» What is needed:
In the data, extract each line that holds the string "materials".

» Dataset extract:
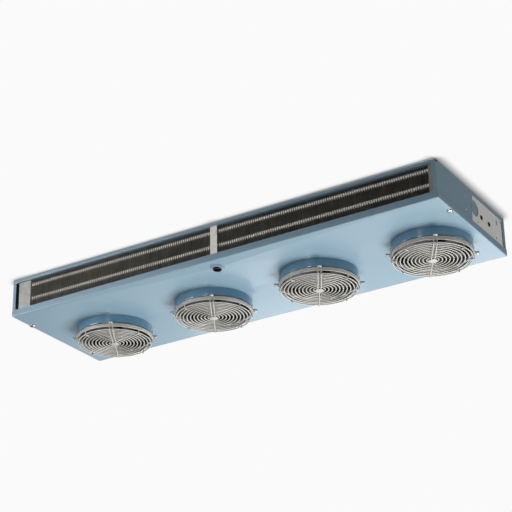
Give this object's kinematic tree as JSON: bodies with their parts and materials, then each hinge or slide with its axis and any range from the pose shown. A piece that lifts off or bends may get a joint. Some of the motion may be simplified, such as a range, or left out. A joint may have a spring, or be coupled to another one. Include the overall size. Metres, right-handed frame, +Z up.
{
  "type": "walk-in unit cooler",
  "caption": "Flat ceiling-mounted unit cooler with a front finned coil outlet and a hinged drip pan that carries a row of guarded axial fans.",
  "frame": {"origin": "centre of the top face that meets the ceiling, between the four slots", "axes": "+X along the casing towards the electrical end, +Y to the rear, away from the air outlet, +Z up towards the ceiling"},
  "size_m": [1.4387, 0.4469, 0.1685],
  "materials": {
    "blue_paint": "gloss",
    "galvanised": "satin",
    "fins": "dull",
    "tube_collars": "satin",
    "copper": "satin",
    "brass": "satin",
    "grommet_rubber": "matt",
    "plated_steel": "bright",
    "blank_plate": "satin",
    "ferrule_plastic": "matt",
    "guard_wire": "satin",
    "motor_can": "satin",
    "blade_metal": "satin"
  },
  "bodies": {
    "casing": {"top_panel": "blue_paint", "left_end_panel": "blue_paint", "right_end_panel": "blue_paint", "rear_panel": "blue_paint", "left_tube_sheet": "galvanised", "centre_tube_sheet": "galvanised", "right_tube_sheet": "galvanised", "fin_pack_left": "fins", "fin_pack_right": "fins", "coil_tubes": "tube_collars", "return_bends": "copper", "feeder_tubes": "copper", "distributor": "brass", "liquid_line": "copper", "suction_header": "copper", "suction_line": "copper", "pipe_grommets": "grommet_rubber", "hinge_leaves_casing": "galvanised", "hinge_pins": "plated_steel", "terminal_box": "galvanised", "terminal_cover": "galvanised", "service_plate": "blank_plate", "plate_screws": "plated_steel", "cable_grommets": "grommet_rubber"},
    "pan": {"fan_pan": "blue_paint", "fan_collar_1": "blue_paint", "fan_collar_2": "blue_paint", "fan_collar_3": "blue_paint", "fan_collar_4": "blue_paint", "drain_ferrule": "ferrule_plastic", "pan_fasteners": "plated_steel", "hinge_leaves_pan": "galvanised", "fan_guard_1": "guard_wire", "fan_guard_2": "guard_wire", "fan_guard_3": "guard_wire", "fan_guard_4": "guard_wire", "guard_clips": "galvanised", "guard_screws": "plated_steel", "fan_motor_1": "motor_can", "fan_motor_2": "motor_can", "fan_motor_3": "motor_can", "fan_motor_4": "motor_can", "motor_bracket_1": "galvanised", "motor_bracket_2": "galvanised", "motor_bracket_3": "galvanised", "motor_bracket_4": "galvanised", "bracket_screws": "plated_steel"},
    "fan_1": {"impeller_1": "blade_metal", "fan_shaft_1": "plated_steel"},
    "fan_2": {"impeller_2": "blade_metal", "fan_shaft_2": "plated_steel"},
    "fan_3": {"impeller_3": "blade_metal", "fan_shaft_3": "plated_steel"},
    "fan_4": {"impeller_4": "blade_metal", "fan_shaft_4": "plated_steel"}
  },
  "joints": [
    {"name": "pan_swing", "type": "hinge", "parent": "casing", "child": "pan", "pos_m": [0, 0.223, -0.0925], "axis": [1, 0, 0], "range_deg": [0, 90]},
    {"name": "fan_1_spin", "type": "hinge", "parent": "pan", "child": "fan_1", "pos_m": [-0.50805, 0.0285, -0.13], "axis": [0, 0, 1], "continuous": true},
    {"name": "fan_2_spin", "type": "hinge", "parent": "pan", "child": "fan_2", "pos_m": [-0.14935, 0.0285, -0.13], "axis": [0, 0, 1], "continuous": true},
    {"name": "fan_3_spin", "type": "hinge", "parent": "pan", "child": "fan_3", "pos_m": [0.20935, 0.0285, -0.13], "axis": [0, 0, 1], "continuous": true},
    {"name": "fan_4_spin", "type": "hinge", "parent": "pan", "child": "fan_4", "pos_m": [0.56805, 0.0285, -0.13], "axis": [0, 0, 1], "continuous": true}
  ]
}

» Final answer:
Give this object's kinematic tree as JSON: bodies with their parts and materials, then each hinge or slide with its axis and any range from the pose shown. A piece that lifts off or bends may get a joint. Some of the motion may be simplified, such as a range, or left out. A joint may have a spring, or be coupled to another one. Include the overall size. Metres, right-handed frame, +Z up.
  "materials": {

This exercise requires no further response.